*YOUR GOAL:*
Copy out all of the material exactly as presented.
****
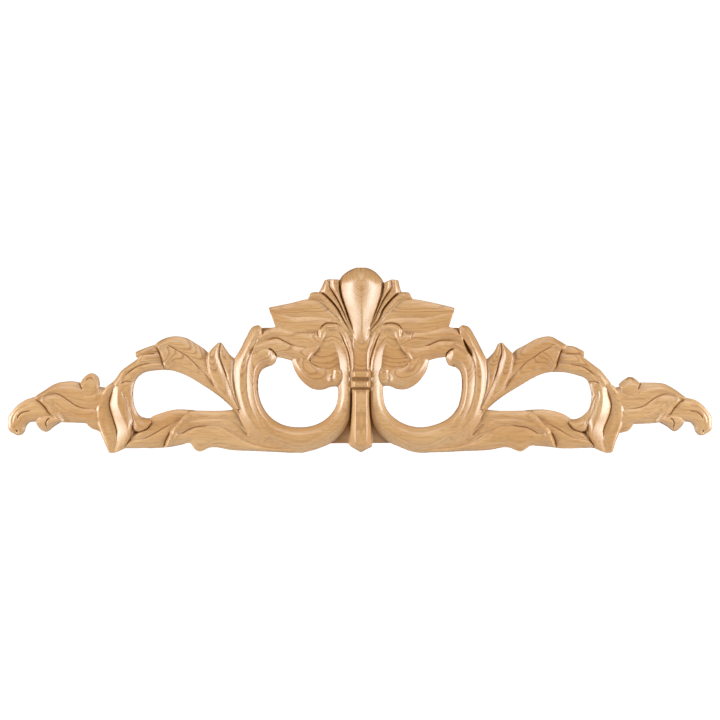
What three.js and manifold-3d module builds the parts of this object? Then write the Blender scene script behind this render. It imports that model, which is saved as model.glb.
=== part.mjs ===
// Shell onlay: a pierced wooden ornament, carved from one board, for the middle of a mantel or a head rail.
// Millimetres. +Z is up, +X is the viewer's right, the carved face looks towards -Y and the flat back is Y = 0.
// The origin is on the back, in the neck under the bulb.

import * as THREE from 'three';
import Module from 'manifold-3d';

// Overall sizes
const WIDTH = 610;
const DEPTH = 22;

// Heights of the relief above the back, as shares of the depth
const RECESS = 0.25 * DEPTH;
const EDGE = 0.36 * DEPTH;
const UNDER = 0.41 * DEPTH;
const VEIN = 0.44 * DEPTH;
const OVER = 0.5 * DEPTH;
const LIP = 0.56 * DEPTH;
const ROLL = 0.62 * DEPTH;
const FILLET = 0.77 * DEPTH;

// Crowns: how far a surface swells between two rails
const SOFT = 0.07 * DEPTH;
const LEAFY = 0.1 * DEPTH;
const ROUND = 0.2 * DEPTH;

// How finely the surfaces are cut
const STEP_ALONG = 9.8;
const FEWEST_ALONG = 5;
const STEP_ACROSS = 4.8;
const MOST_ACROSS = 3;

// The drawing below is in millimetres for a width of 610
const SCALE = WIDTH / 610;

// A strip is a surface over two or more rails, which run side by side in the same direction.
// A rail point is [x, z, height], and where the carver's right half strays from the left one's mirror image,
// [x, z, height, dx, dz] gives how far. A crown is a number, or a list of numbers along the strip.
const CENTRE = [
  {
    name: 'bulb',
    crowns: [2.6, 2.6],
    rails: [
      [[-2.5, 80.2, 10], [-9, 77.5, EDGE], [-15, 73, EDGE], [-17.6, 68, EDGE], [-17, 60, EDGE],
        [-14, 50, UNDER], [-10.3, 40, VEIN], [-7, 30, OVER], [-5, 14, LIP]],
      [[0.5, 80.4, 11], [1, 76, 17], [1.3, 70, 21], [1.3, 61, DEPTH], [1.5, 50, 20.8],
        [1.8, 38, 18], [1.8, 26, 16], [1.8, 14, 13.5]],
      [[3.5, 80.3, 10], [10, 78.2, EDGE], [15.5, 74, EDGE], [20.2, 66.5, EDGE], [18.7, 57, EDGE],
        [15.5, 47.5, UNDER], [12, 38, VEIN], [8.6, 28, OVER], [7, 14, LIP]],
    ],
  },
  {
    name: 'neck',
    crowns: [1.6],
    rails: [
      [[-5.5, 27, VEIN], [-6, 12, OVER], [-6.5, 0, OVER], [-7.2, -26, OVER]],
      [[8, 27, VEIN], [7.6, 12, OVER], [8, 0, OVER], [8.6, -26, OVER]],
    ],
  },
  {
    name: 'upper band',
    crowns: [0, 0.4, 0],
    rails: [
      [[-7.5, -9, ROLL], [-7.5, -15, ROLL]],
      [[-4.8, -9.3, FILLET], [-4.8, -14.7, FILLET]],
      [[6.2, -9.3, FILLET], [6.2, -14.7, FILLET]],
      [[8.8, -9, ROLL], [8.8, -15, ROLL]],
    ],
  },
  {
    name: 'lower band',
    crowns: [0, 0.4, 0],
    rails: [
      [[-7.6, -17.3, ROLL], [-7.6, -23.6, ROLL]],
      [[-5, -17.6, FILLET], [-5, -23.3, FILLET]],
      [[6.4, -17.6, FILLET], [6.4, -23.3, FILLET]],
      [[9, -17.3, ROLL], [9, -23.6, ROLL]],
    ],
  },
  {
    name: 'post',
    crowns: [0, 0.3, 0.3, 0],
    rails: [
      [[-7, -25, LIP], [-7.2, -40, LIP], [-8.2, -60, LIP], [-9.3, -73, VEIN]],
      [[-4.2, -25.2, FILLET], [-4.2, -50, FILLET], [-4.3, -72, FILLET], [-4.6, -75.8, LIP]],
      [[1, -25.2, FILLET], [1, -50, FILLET], [1, -74, FILLET], [0.8, -79, LIP]],
      [[6, -25.2, FILLET], [6, -50, FILLET], [6, -72, FILLET], [6.2, -76, LIP]],
      [[8.2, -25, LIP], [8.4, -40, LIP], [9.6, -60, LIP], [10.2, -74.2, VEIN]],
    ],
  },
  {
    name: 'ground behind the post',
    crowns: [0],
    rails: [
      [[-9, -20, RECESS], [-10, -45, RECESS], [-19, -62, RECESS], [-26, -71.4, RECESS]],
      [[10, -20, RECESS], [11, -45, RECESS], [20, -62, RECESS], [26, -71, RECESS]],
    ],
  },
  {
    name: 'ground behind the fan and the neck',
    crowns: [0],
    rails: [
      [[-29, 64, RECESS], [-36, 50, RECESS], [-25, 32, RECESS], [-14, 14, RECESS], [-12, -28, RECESS]],
      [[31, 64, RECESS], [38, 50, RECESS], [27, 32, RECESS], [16, 14, RECESS], [13, -28, RECESS]],
    ],
  },
];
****
*REPLY:*
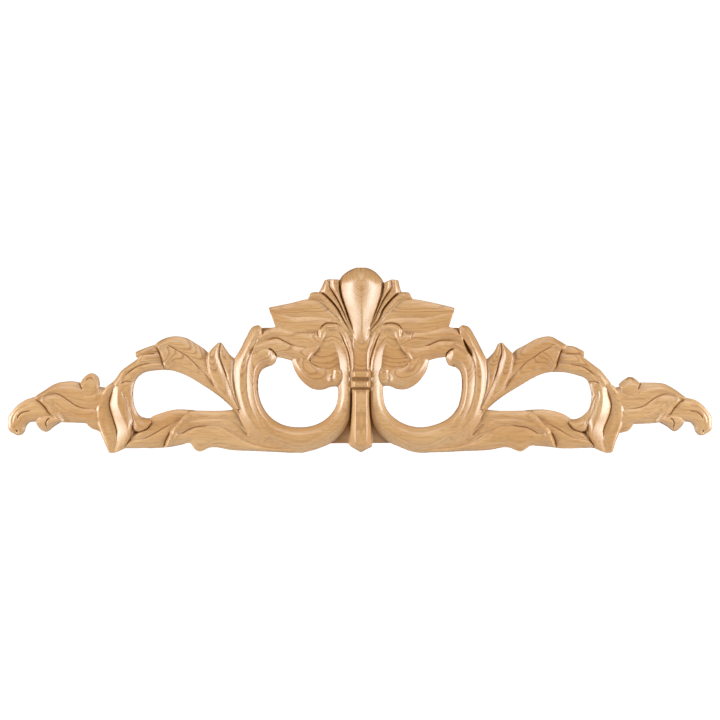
What three.js and manifold-3d module builds the parts of this object? Then write the Blender scene script behind this render. It imports that model, which is saved as model.glb.
=== part.mjs ===
// Shell onlay: a pierced wooden ornament, carved from one board, for the middle of a mantel or a head rail.
// Millimetres. +Z is up, +X is the viewer's right, the carved face looks towards -Y and the flat back is Y = 0.
// The origin is on the back, in the neck under the bulb.

import * as THREE from 'three';
import Module from 'manifold-3d';

// Overall sizes
const WIDTH = 610;
const DEPTH = 22;

// Heights of the relief above the back, as shares of the depth
const RECESS = 0.25 * DEPTH;
const EDGE = 0.36 * DEPTH;
const UNDER = 0.41 * DEPTH;
const VEIN = 0.44 * DEPTH;
const OVER = 0.5 * DEPTH;
const LIP = 0.56 * DEPTH;
const ROLL = 0.62 * DEPTH;
const FILLET = 0.77 * DEPTH;

// Crowns: how far a surface swells between two rails
const SOFT = 0.07 * DEPTH;
const LEAFY = 0.1 * DEPTH;
const ROUND = 0.2 * DEPTH;

// How finely the surfaces are cut
const STEP_ALONG = 9.8;
const FEWEST_ALONG = 5;
const STEP_ACROSS = 4.8;
const MOST_ACROSS = 3;

// The drawing below is in millimetres for a width of 610
const SCALE = WIDTH / 610;

// A strip is a surface over two or more rails, which run side by side in the same direction.
// A rail point is [x, z, height], and where the carver's right half strays from the left one's mirror image,
// [x, z, height, dx, dz] gives how far. A crown is a number, or a list of numbers along the strip.
const CENTRE = [
  {
    name: 'bulb',
    crowns: [2.6, 2.6],
    rails: [
      [[-2.5, 80.2, 10], [-9, 77.5, EDGE], [-15, 73, EDGE], [-17.6, 68, EDGE], [-17, 60, EDGE],
        [-14, 50, UNDER], [-10.3, 40, VEIN], [-7, 30, OVER], [-5, 14, LIP]],
      [[0.5, 80.4, 11], [1, 76, 17], [1.3, 70, 21], [1.3, 61, DEPTH], [1.5, 50, 20.8],
        [1.8, 38, 18], [1.8, 26, 16], [1.8, 14, 13.5]],
      [[3.5, 80.3, 10], [10, 78.2, EDGE], [15.5, 74, EDGE], [20.2, 66.5, EDGE], [18.7, 57, EDGE],
        [15.5, 47.5, UNDER], [12, 38, VEIN], [8.6, 28, OVER], [7, 14, LIP]],
    ],
  },
  {
    name: 'neck',
    crowns: [1.6],
    rails: [
      [[-5.5, 27, VEIN], [-6, 12, OVER], [-6.5, 0, OVER], [-7.2, -26, OVER]],
      [[8, 27, VEIN], [7.6, 12, OVER], [8, 0, OVER], [8.6, -26, OVER]],
    ],
  },
  {
    name: 'upper band',
    crowns: [0, 0.4, 0],
    rails: [
      [[-7.5, -9, ROLL], [-7.5, -15, ROLL]],
      [[-4.8, -9.3, FILLET], [-4.8, -14.7, FILLET]],
      [[6.2, -9.3, FILLET], [6.2, -14.7, FILLET]],
      [[8.8, -9, ROLL], [8.8, -15, ROLL]],
    ],
  },
  {
    name: 'lower band',
    crowns: [0, 0.4, 0],
    rails: [
      [[-7.6, -17.3, ROLL], [-7.6, -23.6, ROLL]],
      [[-5, -17.6, FILLET], [-5, -23.3, FILLET]],
      [[6.4, -17.6, FILLET], [6.4, -23.3, FILLET]],
      [[9, -17.3, ROLL], [9, -23.6, ROLL]],
    ],
  },
  {
    name: 'post',
    crowns: [0, 0.3, 0.3, 0],
    rails: [
      [[-7, -25, LIP], [-7.2, -40, LIP], [-8.2, -60, LIP], [-9.3, -73, VEIN]],
      [[-4.2, -25.2, FILLET], [-4.2, -50, FILLET], [-4.3, -72, FILLET], [-4.6, -75.8, LIP]],
      [[1, -25.2, FILLET], [1, -50, FILLET], [1, -74, FILLET], [0.8, -79, LIP]],
      [[6, -25.2, FILLET], [6, -50, FILLET], [6, -72, FILLET], [6.2, -76, LIP]],
      [[8.2, -25, LIP], [8.4, -40, LIP], [9.6, -60, LIP], [10.2, -74.2, VEIN]],
    ],
  },
  {
    name: 'ground behind the post',
    crowns: [0],
    rails: [
      [[-9, -20, RECESS], [-10, -45, RECESS], [-19, -62, RECESS], [-26, -71.4, RECESS]],
      [[10, -20, RECESS], [11, -45, RECESS], [20, -62, RECESS], [26, -71, RECESS]],
    ],
  },
  {
    name: 'ground behind the fan and the neck',
    crowns: [0],
    rails: [
      [[-29, 64, RECESS], [-36, 50, RECESS], [-25, 32, RECESS], [-14, 14, RECESS], [-12, -28, RECESS]],
      [[31, 64, RECESS], [38, 50, RECESS], [27, 32, RECESS], [16, 14, RECESS], [13, -28, RECESS]],
    ],
  },
];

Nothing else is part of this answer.